How much does a prescription cost?

So how much is a prescription in the UK? These guidelines on Gov.uk tell us that standard prescription costs increased by 20 pence as of 1st April 2018. A prescription charge in England is now £8.80 (£9.00 in April 2019), meaning if you have a prescription containing multiple medications you have to pay that charge for each item. In other parts of the UK - Northern Ireland, Wales and Scotland - prescription costs are free for anybody registered with a GP surgery.

As previously mentioned, these costs can be a real burden for people with long-term conditions requiring a variety of medications to stay healthy. Let’s investigate whether you could cut down on cost or if you’re eligible for free prescriptions.

 

Who is eligible for free prescriptions?

     Anyone 60 or over

     Anyone under 16, or 16-18 and in full-time education

     Anyone who is pregnant or has had a baby in the past 12 months (you will need a maternity exemption certificate)

     People receiving certain types of benefits, pensions and people with low income

     Anyone with a valid medical exemption certificate

 

The cost of a UK prescription can cause a headache for residents in England - could you be exempt from this cost? The above list is just a selection of people eligible for free prescriptions in England. You may be surprised to find out there is an extensive list of people who could be exempt from these fees.

 

View a full list of people who qualify for free prescriptions on the NHS website. Talk to your pharmacist or GP about whether your circumstances mean you could qualify, or you could even use this eligibility checker on the NHS Business Service Authority website.

 

Medical exemption certificates

 

One of the eligibility points above states you can qualify for free prescriptions if you have a valid medical exemption certificate. These certificates are issued to people who suffer from illnesses such as diabetes insipidus or mellitus, a continuing physical disability meaning that person can’t go out unaided and also for people undergoing treatment for cancer. You can find full information about these certificates, who can apply, how to apply and more here.

 

Low Income Scheme

The NHS Low Income Scheme can help you with the cost of your prescription depending on the income of your household. As long as you don’t have over £16,000 in savings, property (excluding where you live) and investments or £23,250 if you live in a care home permanently you can apply for the Low Income Scheme. There is a full guide on who need not apply, how to apply and details regarding how your application is assessed here.

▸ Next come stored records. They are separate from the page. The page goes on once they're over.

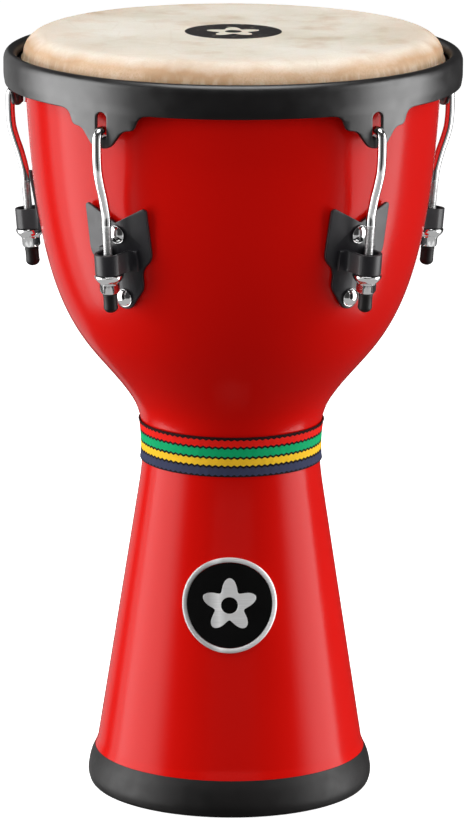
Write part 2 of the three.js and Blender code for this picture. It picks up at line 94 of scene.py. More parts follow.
STEM_FOOT = (87.75, 5)
STEM_TOP = (58.37, 193)
WAIST_CURVE = (STEM_TOP, (54.94, 215), (53.83, 238), (62.93, 252))
BOWL_CURVE = (WAIST_CURVE[-1], (88.7, 291.7), (120.95, 290.2), (128.96, 446))
BOWL_SHOULDER = (129.2, 469)
BEARING_EDGE = (116, 481.6)
LIP_WIDTH = 1.2
LIP_FOOT = 474
CHAMBER = (460, 246)  # heights between which the bowl's wall is even
WALL = 5.5
JOINT_HEIGHT = node_box("bowl")[0].z
SPIGOT_HEIGHT = 12
SPIGOT_WALL = 2.6
SOCKET_STEP = 2
BORE_STEP = (205, 185)  # heights between which the stem's wall thickens downward
FLARE = 0.9
FLARE_TOP = 29
LINING_DEPTH = 2  # below the outer face, from where the shell's inner finish starts

HEAD_HEIGHT = node_box("head_skin")[1].z
HEAD_FLAT_RADIUS = 116
SKIN_RADIUS = 130.6
SKIN_THICKNESS = 0.9
SKIN_SHOULDER_HEIGHT = 469
SKIN_COLLAR = ((131, 468.2), (131.7, 467.2), (131.8, 466), (131.3, 465), (131.3, 463), (132, 459))
SKIN_LAP = (190, 385)  # degrees round the hoop's bar
FACE_SAG = 0.1
SAG_EDGE = (96, 118)  # radii over which the sag dies out
COLLAR_TUCKS = ((0.22, 9, 40), (0.16, 26, 30))  # depth, closeness round the drum, height
SKIN_SLACK = 0.25
COLLAR_SPAN = (466, 480)
HEM_SPAN = (462, 466)
CREAM_FADE = (88, 125)  # radii over which the face turns to the edge's colour
TAN_FADE = (482.5, 476.5)  # heights over which the next three come in
SPECKLE_FADE = (480, 473)
STREAK_FADE = (476, 469)
PRINT_RADIUS = 30.3
HOOP_RADIUS = 135.4
HOOP_BAR_RADIUS = 2.4
HOOP_HEIGHT = 458.4

RIM_OUTER_RADIUS = node_box("tension_rim")[1].x
RIM_TOP = node_box("tension_rim")[1].z
RIM_BOTTOM = 451.4
RIM_SHEET = 2.4
RIM_BEVEL = 0.7
RIM_CURL = 3.0
RIM_SHOULDER = 4.6
RIM_CURL_LENGTH = math.pi * (RIM_CURL + RIM_SHOULDER) / 2
RIM_CURL_LIP = 0.6
RIM_NECK = 457
RIM_TUCK = 0.9
LEDGE_RADII = (133.4, 139.8)
LEDGE_HEIGHTS = (461.2, 463.8)
LEDGE_CHAMFER = 0.6
EAR_TIP = node_box("tension_rim")[0].z
EAR_ROOT = 33
EAR_BENDS = (  # sideways and height: the controls of each bend, from root to tip
    ((31, 451.2), (26.8, 451), (24.8, 447.6)),
    ((23.6, 444.8), (22.8, 441.8), (19, 441.6)),
    ((19, 441.6), (14.8, 441.4), (12.4, 437.6)),
    ((8.4, 432.6), (5.6, EAR_TIP), (0, EAR_TIP)),
)
SLOT_WIDTH = 7.5
SLOT_BOTTOM = 436
SLOT_TOP = 451.5
SLOT_CORNER = 1.2

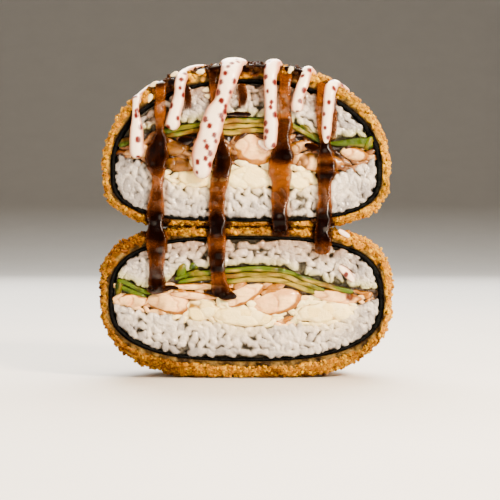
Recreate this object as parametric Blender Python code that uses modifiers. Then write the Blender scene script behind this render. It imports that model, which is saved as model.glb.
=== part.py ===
"""A sushi burger: a breaded rice disc, cut in half, its halves stacked with the cut faces to the front.

Each half is a crumb crust round a sheet of nori, and inside it two layers of rice with avocado slices,
prawns and cream cheese between them. White sauce and dark sauce run down over the cut faces.

Metres, +Z up. The cut faces look along -Y. The origin is the middle of the flat spot it rests on.
"""

import math
import random

import bmesh
import bpy
from mathutils import Matrix, Vector, noise
from mathutils.bvhtree import BVHTree

MM = 0.001

# Overall sizes. The disc is 98 mm across, and the stack 106 mm high.
CUT_TO_ORIGIN = 17.0 * MM
GAP = 0.35 * MM
NORI_THICKNESS = 0.8 * MM
NORI_SET_BACK = 0.3 * MM
# Points closer than this are one point, and points this near the cut lie in it.
WELD = 0.001 * MM
ON_CUT = 0.01 * MM
# Heights above and below everything, and how far cutters and pieces reach, from front to back.
SKY = 200.0 * MM
DEPTHS = (-30.0 * MM, 70.0 * MM)
PIECE_BACK = 60.0 * MM

# One half: a superellipse quarter above its widest height (belly) and one below it.
LOWER_HALF = {
    "radius": 49.5 * MM,
    "floor": -1.0 * MM,
    "belly": 25.4 * MM,
    "crown": 51.2 * MM,
    "floor_power": 2.5,
    "crown_power": 3.3,
}
UPPER_HALF = {
    "radius": 48.9 * MM,
    "floor": 50.3 * MM,
    "belly": 70.0 * MM,
    "crown": 105.6 * MM,
    "floor_power": 3.6,
    "crown_power": 2.1,
}
# The room inside each crust.
LOWER_ROOM = {
    "radius": 46.0 * MM,
    "floor": 5.6 * MM,
    "belly": 25.4 * MM,
    "crown": 47.4 * MM,
    "floor_power": 2.6,
    "crown_power": 3.0,
}
UPPER_ROOM = {
    "radius": 45.4 * MM,
    "floor": 52.3 * MM,
    "belly": 70.0 * MM,
    "crown": 99.9 * MM,
    "floor_power": 3.2,
    "crown_power": 2.15,
}
# The lowest and highest that each half reaches: pressed flat by the floor and by each other.
LOWER_FLATS = (0.0, 50.5 * MM)
UPPER_FLATS = (50.9 * MM, SKY)

# The knife drags the crust's edge inwards: how far below, beside and above, and how deep it reaches.
LOWER_ROLL = {"floor": 3.4 * MM, "side": 1.4 * MM, "crown": 1.4 * MM}
UPPER_ROLL = {"floor": 0.8 * MM, "side": 1.4 * MM, "crown": 2.8 * MM}
ROLL_DEPTH = 8.0 * MM
# The underside sags behind the cut, in full from this far back.
BACK_SAG, SAG_FROM = 2.8 * MM, 24.7 * MM

CRUST_STEPS, CRUST_RINGS = 30, 17
ROOM_STEPS, ROOM_RINGS = 9, 14
# The crust's crags: coarse ones, fine ones as shares of them, and how much of both the cut edge has.
CRAG_HEIGHT, CRAG_SPACING = 0.8 * MM, 3.6 * MM
FINE_HEIGHT, FINE_SPACING = 0.6, 0.45
CUT_CRAGS = 0.45
SHARP_ANGLE = math.radians(40)

# Edges of the rice, as points (x, z) in millimetres on the cut face.
LOWER_RICE_CEILING = [(-50, 34.5), (-43, 33.8), (-31, 29.6), (-22, 35.2), (-6, 37.0), (10, 37.5),
                      (20, 34.4), (30, 31.2), (40, 29.8), (50, 29.5)]
LOWER_RICE_TOP = [(-50, 26), (-43, 23.2), (-30, 20.2), (-16, 18.4), (0, 16.2), (16, 17.0),
                  (30, 17.6), (38, 23.0), (50, 27.0)]
UPPER_RICE_CEILING = [(-50, 80), (-42, 80.6), (-34, 82.2), (-26, 84), (-10, 86.6), (2, 87.4),
                      (14, 86.2), (24, 80.8), (30, 79.6), (38, 80.6), (50, 80)]
UPPER_RICE_TOP = [(-50, 74.5), (-41, 73.2), (-32, 69.4), (-24, 63.8), (0, 63.0), (18, 62.6),
                  (27, 65.8), (36, 69.0), (42, 72.2), (50, 74)]
RICE_SET_BACK = 2.3 * MM

# Avocado slices lie under the upper rice: reach along x, which layer down, thickness at each end.
SLICE = 1.45
LOWER_AVOCADO = [(-43.2, -31.6, 0, SLICE, SLICE), (-42.8, -33.4, 1, SLICE, SLICE),
                 (-24.0, 36.0, 0, SLICE, SLICE), (-23.0, 27.0, 1, SLICE, SLICE),
                 (-8.5, 25.0, 2, SLICE, SLICE)]
UPPER_AVOCADO = [(-43.2, -37.0, 0, 3.0, SLICE), (-30.0, 26.0, 0, SLICE, SLICE),
                 (-28.0, 13.0, 1, SLICE, SLICE), (-13.0, 10.0, 2, SLICE, SLICE),
                 (27.6, 42.6, 0, SLICE, 3.9)]

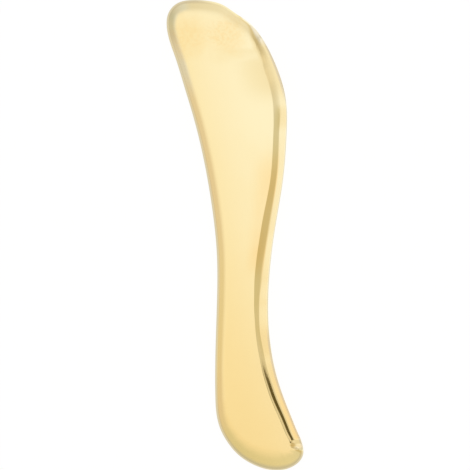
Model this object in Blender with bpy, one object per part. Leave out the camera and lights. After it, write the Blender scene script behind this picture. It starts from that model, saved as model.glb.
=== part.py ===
"""Gua sha tool: a solid brass massage stick, cast in one piece and polished.

It lies flat on its back face, with its long axis along Y and its broad head at +Y. Three
sides have a blunt, rounded edge. The +X side is a thin scraping edge: on both faces a hollow
runs along it, from a crisp crease down to a narrow lip with a rounded rim.

Run it from Blender's text editor, or with blender --background --python part.py.
"""

import math

import bmesh
import bpy
import numpy as np

# Overall size, in metres.
LENGTH = 0.150
WIDTH = 0.0343
THICKNESS = 0.005

# The blunt edge: how far its rounding reaches in over the face along the long sides.
SIDE_ROLL = 0.0040

# The scraping edge: the whole way from rim to crease, the way from rim to the lip's inner end,
# the thickness at the rim, the lip's rise over its width, and the rounding of the rim.
CREASE_INSET = 0.0046
LIP_INSET = 0.0021
EDGE_THICKNESS = 0.0022
LIP_RISE = 0.0002
RIM_ROUND = 0.00025

# How far along the outline, each way, the directions across the edge are evened out, so that
# they fan out inside the small corners, and how much of the way to where they would meet the
# edge may take up.
FAN_REACH = 0.016
CORNER_SHARE = 0.9

# Steps of the mesh: places around the outline, steps up each stretch of the edge, and the short
# steps, for each place, in which the outline is walked to space the places.
PLACES = 168
RIM_STEPS = 2
LIP_STEPS = 1
HOLLOW_STEPS = 3
ROLL_STEPS = 3
WALK_STEPS = 20

# The outline, clockwise from the left of the head. Each point has its place across and along
# the tool, as shares of WIDTH and LENGTH from the middle, then the width of the rounding, the
# crease's inset and the lip's inset as shares of SIDE_ROLL, CREASE_INSET and LIP_INSET. Then
# comes how much of its full thinning the rim has, and how far the edge there is a scraping edge
# with a hollow (1) or all rounding (0).
OUTLINE_SHARES = (
    (-0.4986, 0.4522, 0.95, 0.45, 0.45, 1.00, 0.0),
    (-0.4673, 0.4788, 1.05, 0.45, 0.45, 1.00, 0.0),
    (-0.3740, 0.4968, 1.20, 0.45, 0.45, 1.00, 0.0),
    (-0.2700, 0.5000, 1.30, 0.45, 0.45, 1.00, 0.0),
    (-0.1122, 0.4946, 1.30, 0.40, 0.40, 1.00, 0.0),
    (0.0404, 0.4805, 1.30, 0.25, 0.25, 1.00, 0.0),
    (0.1285, 0.4629, 1.30, 0.15, 0.15, 1.00, 0.0),
    (0.2437, 0.4396, 1.30, 0.14, 0.14, 0.50, 0.3),
    (0.3465, 0.4050, 1.15, 0.50, 0.42, 0.48, 0.8),
    (0.3840, 0.3858, 1.10, 0.69, 0.48, 0.50, 1.0),
    (0.4586, 0.3326, 1.00, 0.94, 0.55, 0.60, 1.0),
    (0.4999, 0.2661, 1.00, 0.96, 0.82, 0.62, 1.0),
    (0.4702, 0.1996, 1.00, 0.92, 1.06, 0.90, 1.0),
    (0.3793, 0.0999, 1.00, 0.87, 0.90, 1.00, 1.0),
    (0.2504, 0.0002, 1.00, 0.95, 0.72, 1.00, 1.0),
    (0.1426, -0.0995, 1.00, 1.01, 1.00, 0.80, 1.0),
    (0.1048, -0.1492, 1.00, 0.97, 1.30, 0.72, 1.0),
    (0.0821, -0.1992, 1.00, 0.93, 1.36, 0.65, 1.0),
    (0.0809, -0.2657, 1.00, 0.88, 1.10, 0.85, 1.0),
    (0.1183, -0.3322, 1.00, 0.86, 0.77, 1.00, 1.0),
    (0.1893, -0.3987, 1.00, 0.79, 0.68, 1.00, 1.0),
    (0.2297, -0.4319, 1.00, 0.79, 0.80, 0.94, 1.0),
    (0.2410, -0.4400, 1.00, 0.80, 0.82, 0.94, 1.0),
    (0.2521, -0.4518, 0.96, 0.88, 0.82, 0.50, 1.0),
    (0.2548, -0.4585, 0.95, 0.94, 0.82, 0.52, 1.0),
    (0.2520, -0.4680, 1.10, 0.80, 0.70, 0.52, 0.0),
    (0.2360, -0.4784, 1.30, 0.30, 0.30, 1.00, 0.0),
    (0.1387, -0.4958, 1.55, 0.45, 0.45, 1.00, 0.0),
    (0.0614, -0.4999, 1.75, 0.45, 0.45, 1.00, 0.0),
    (-0.0925, -0.4954, 1.70, 0.45, 0.45, 1.00, 0.0),
    (-0.2386, -0.4784, 1.55, 0.45, 0.45, 1.00, 0.0),
    (-0.3370, -0.4590, 1.40, 0.45, 0.45, 1.00, 0.0),
    (-0.4184, -0.4319, 1.20, 0.45, 0.45, 1.00, 0.0),
    (-0.4769, -0.3987, 1.05, 0.45, 0.45, 1.00, 0.0),
    (-0.4946, -0.3655, 1.00, 0.45, 0.45, 1.00, 0.0),
    (-0.4860, -0.3322, 0.90, 0.45, 0.45, 1.00, 0.0),
    (-0.4505, -0.2657, 0.80, 0.45, 0.45, 1.00, 0.0),
    (-0.3605, -0.1327, 0.87, 0.45, 0.45, 1.00, 0.0),
    (-0.3064, -0.0330, 0.90, 0.45, 0.45, 1.00, 0.0),
    (-0.2968, 0.0667, 0.95, 0.45, 0.45, 1.00, 0.0),
    (-0.3172, 0.1664, 0.95, 0.45, 0.45, 1.00, 0.0),
    (-0.3682, 0.2661, 0.95, 0.45, 0.45, 1.00, 0.0),
    (-0.4050, 0.3160, 0.95, 0.45, 0.45, 1.00, 0.0),
    (-0.4585, 0.3858, 0.95, 0.45, 0.45, 1.00, 0.0),
)

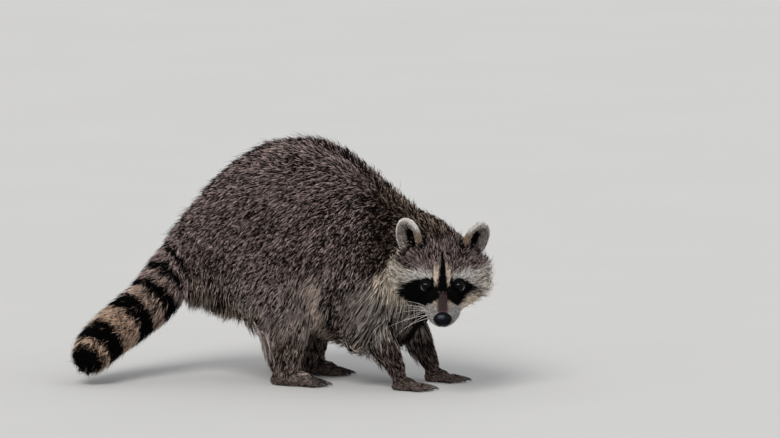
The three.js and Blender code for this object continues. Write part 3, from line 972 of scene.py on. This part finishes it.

Save on prescription costs

 

If you don’t qualify for free prescriptions and you aren’t eligible for help via the Low Income Scheme, don’t worry because there are still ways you could save and help yourself financially. The NHS gives the option for people to save through the prescription prepayment certificate (PPC).

 

As we’ve already said, prescriptions currently cost £8.80 per item and if you’re juggling more than one medication the costs can add up over time. PPC could be a great investment for you if you’re having to use a repeat prescription.

 

The two PPC options are:

     £29.10 for 3 months

     £104 for 12 months

 

If you only need four items on prescription across three months, you’ve already saved yourself £6.10. If you’re considering PPC, though, the chances are you’ll be needing more than four items in three months so you can save yourself a great deal of money - find out just how much and apply on the NHS Business Services Authority website. Another great draw of PPC is that you can pay in a variety of ways making it convenient to you. Pay via Direct Debit, card payment, cheque or postal order or even face-to-face over the till in your pharmacy.

 

Those who don’t qualify for a free prescription or the Low Income Scheme have a hassle free way to take the stress out of prescription costs through obtaining a prescription prepayment certificate. Hopefully by reading through our information on how much a prescription is in the UK, things will be much clearer and you can now save on stress and cost.

 

Don’t forget, it might be more cost effective to buy some items - such as hayfever tablets - from a pharmacist than purchase them on your prescription for £8.80 an item. Speak to your GP to be sure you’re using appropriate over-the-counter medicines.